===== SOURCE DATA

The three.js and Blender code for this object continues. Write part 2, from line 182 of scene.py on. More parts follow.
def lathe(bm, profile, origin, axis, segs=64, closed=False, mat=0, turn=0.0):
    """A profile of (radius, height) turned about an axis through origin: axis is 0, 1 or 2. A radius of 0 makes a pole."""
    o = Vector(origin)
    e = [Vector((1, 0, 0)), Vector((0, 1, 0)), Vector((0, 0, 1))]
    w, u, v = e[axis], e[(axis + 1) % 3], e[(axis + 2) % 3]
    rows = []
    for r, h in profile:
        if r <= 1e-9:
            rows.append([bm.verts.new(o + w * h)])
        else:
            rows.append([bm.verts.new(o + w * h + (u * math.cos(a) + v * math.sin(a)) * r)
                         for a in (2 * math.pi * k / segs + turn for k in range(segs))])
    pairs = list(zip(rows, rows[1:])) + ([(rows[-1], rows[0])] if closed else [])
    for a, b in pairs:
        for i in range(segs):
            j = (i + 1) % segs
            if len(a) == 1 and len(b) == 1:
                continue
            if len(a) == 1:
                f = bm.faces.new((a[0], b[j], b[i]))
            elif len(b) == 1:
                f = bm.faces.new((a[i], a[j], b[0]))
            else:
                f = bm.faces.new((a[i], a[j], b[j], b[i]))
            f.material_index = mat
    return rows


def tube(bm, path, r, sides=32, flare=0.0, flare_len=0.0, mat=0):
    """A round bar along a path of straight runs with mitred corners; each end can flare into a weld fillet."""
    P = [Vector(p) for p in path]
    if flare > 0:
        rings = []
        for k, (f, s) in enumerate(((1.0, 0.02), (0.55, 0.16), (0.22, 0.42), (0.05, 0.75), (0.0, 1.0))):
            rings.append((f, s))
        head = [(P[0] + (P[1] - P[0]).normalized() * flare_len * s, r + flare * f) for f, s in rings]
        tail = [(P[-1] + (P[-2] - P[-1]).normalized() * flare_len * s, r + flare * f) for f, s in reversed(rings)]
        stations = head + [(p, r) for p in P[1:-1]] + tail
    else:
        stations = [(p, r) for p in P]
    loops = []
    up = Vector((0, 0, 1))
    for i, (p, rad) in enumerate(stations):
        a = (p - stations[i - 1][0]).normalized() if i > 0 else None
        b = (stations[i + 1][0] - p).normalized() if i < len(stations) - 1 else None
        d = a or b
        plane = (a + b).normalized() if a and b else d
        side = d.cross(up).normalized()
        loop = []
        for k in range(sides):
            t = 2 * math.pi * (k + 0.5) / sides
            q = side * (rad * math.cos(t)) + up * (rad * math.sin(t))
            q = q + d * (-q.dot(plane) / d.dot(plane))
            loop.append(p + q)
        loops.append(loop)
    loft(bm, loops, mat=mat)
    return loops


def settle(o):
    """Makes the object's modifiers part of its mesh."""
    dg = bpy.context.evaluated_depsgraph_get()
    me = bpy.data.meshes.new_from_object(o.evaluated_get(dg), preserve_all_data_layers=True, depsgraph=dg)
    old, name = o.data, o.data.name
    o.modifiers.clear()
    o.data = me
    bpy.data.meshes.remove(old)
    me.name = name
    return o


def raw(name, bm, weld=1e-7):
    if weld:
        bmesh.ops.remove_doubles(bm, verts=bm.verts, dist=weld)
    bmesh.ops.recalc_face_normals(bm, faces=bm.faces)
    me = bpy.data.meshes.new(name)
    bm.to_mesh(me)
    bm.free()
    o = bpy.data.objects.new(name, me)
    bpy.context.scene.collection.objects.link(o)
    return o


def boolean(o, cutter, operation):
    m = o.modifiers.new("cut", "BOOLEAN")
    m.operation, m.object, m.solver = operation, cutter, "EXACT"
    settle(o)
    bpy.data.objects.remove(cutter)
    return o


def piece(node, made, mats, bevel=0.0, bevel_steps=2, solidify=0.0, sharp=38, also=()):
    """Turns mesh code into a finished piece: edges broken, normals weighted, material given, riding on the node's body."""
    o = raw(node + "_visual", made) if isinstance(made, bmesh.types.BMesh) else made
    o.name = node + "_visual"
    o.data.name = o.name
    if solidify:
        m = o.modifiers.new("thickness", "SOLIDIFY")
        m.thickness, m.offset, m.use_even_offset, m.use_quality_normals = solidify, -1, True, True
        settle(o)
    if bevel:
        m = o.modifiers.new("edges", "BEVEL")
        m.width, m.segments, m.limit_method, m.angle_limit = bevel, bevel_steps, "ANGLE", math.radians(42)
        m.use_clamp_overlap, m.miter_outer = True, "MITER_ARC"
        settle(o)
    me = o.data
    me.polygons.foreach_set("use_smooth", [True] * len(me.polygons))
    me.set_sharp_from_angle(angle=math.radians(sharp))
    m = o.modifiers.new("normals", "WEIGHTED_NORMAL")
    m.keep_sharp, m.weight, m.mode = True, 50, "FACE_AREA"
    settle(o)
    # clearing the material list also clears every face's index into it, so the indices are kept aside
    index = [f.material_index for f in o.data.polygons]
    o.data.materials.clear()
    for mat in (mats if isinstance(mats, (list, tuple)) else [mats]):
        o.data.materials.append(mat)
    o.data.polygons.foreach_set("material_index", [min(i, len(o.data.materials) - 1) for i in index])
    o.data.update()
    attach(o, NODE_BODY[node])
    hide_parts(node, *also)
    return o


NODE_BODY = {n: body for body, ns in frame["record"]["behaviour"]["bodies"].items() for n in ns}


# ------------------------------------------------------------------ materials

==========
===== SOURCE DATA

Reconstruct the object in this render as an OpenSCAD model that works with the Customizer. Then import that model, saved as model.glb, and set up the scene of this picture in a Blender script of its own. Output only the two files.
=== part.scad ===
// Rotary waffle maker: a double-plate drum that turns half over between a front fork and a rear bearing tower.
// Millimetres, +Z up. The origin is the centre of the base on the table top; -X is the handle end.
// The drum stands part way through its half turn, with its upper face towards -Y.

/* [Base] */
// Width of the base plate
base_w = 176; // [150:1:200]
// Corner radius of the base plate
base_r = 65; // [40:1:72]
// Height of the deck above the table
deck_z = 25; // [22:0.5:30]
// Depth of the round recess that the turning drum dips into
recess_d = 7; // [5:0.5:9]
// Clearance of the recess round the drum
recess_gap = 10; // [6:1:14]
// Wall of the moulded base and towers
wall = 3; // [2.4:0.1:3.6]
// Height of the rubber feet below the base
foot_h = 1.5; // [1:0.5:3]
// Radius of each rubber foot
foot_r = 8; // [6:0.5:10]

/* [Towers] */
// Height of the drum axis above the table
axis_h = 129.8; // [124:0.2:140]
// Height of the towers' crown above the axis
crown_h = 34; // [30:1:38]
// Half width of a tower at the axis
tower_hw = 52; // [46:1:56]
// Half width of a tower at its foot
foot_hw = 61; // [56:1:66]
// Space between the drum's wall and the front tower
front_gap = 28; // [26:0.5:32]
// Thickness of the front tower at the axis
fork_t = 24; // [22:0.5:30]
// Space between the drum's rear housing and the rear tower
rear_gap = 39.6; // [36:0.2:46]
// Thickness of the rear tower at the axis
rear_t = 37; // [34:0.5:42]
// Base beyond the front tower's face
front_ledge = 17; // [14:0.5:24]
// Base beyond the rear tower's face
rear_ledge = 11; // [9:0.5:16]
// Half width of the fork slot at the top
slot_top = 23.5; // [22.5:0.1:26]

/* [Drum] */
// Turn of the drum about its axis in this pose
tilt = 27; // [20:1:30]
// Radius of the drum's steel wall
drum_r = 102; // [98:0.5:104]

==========

# BRIEF
Every line from the one containing "The three.js and" through the one containing "return rows" is to be given again exactly, both ends included, and no line outside that range.

# PROBLEM SOLUTION
The three.js and Blender code for this object continues. Write part 2, from line 182 of scene.py on. More parts follow.
def lathe(bm, profile, origin, axis, segs=64, closed=False, mat=0, turn=0.0):
    """A profile of (radius, height) turned about an axis through origin: axis is 0, 1 or 2. A radius of 0 makes a pole."""
    o = Vector(origin)
    e = [Vector((1, 0, 0)), Vector((0, 1, 0)), Vector((0, 0, 1))]
    w, u, v = e[axis], e[(axis + 1) % 3], e[(axis + 2) % 3]
    rows = []
    for r, h in profile:
        if r <= 1e-9:
            rows.append([bm.verts.new(o + w * h)])
        else:
            rows.append([bm.verts.new(o + w * h + (u * math.cos(a) + v * math.sin(a)) * r)
                         for a in (2 * math.pi * k / segs + turn for k in range(segs))])
    pairs = list(zip(rows, rows[1:])) + ([(rows[-1], rows[0])] if closed else [])
    for a, b in pairs:
        for i in range(segs):
            j = (i + 1) % segs
            if len(a) == 1 and len(b) == 1:
                continue
            if len(a) == 1:
                f = bm.faces.new((a[0], b[j], b[i]))
            elif len(b) == 1:
                f = bm.faces.new((a[i], a[j], b[0]))
            else:
                f = bm.faces.new((a[i], a[j], b[j], b[i]))
            f.material_index = mat
    return rows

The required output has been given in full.